The following sports are available to girls at Shorecrest:

| Fall | Winter | Spring |
|---|---|---|
| Bowling (V) | Basketball (MS, JV, V) | Baseball (MS, JV, V) |
| Volleyball (MS, JV, V) | Cheerleading (Competitive) | Tennis (JV, V) |
| Cross Country (V) | Soccer (MS, V) | Softball (MS, V) |
| Football (MS, V) |  | Track and Field (MS, V) |
| Golf (MS, V) |  |  |
| Sailing (V) |  |  |
| Swim and Dive (V) |  |  |

==Arts==
The Upper School has over thirty visual and performing art courses. Shorecrest's Thespian Troupe 3140 and Jr. Thespian Troupe 88197 have garnered many top honors at both the District and State levels, including presenting one-acts and mainstage productions at the Florida State Thespian Festival in 2014 and 2015. Shorecrest in represented annually by nominees and winners of the Broadway Star of the Future Awards.

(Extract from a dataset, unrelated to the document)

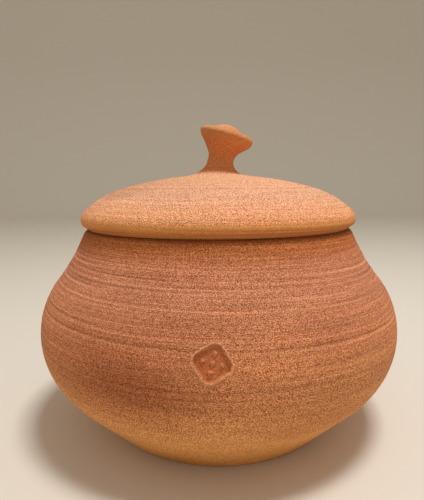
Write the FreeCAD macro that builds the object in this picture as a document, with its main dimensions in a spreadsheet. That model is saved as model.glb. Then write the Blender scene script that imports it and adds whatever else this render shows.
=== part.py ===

== Accreditation and memberships ==
Shorecrest Preparatory School is accredited or a member of the following organizations:
- Florida Council of Independent Schools (FCIS)
- National Association of Independent Schools (NAIS)
- Cognia

== Notable alumni ==
- Patrick Wilson '91; American stage, musical theatre, film and television actor
- Betsy Thomas Rook '76; author of My Grandmother was from Wales and Senator 1876-1965: The Life and Career of Elmer Thomas.
- Monica Raymund '04 won the 2013 Imagen Award for Best Actress in Television. Starred in "Lie To Me" and "Chicago Fire".
- The 2015-16 Shorecrest Alumni Distinguished Achievement Award went to Dr. Michael Ison '89, a physician working in transplants and infectious diseases at Northwestern University in Chicago.
- Dr. Laurie Butler '77; Laurie attended University of California, Berkeley, where she did her thesis research on electronic state-selective photochemistry and received her Ph.D. Laurie has been a professor in the Department of Chemistry and The James Franck Institute at the University of Chicago. In addition to her work as a professor and researcher, Laurie has co-authored over 100 research publications, including a number of chemistry textbooks, used in classrooms across the world.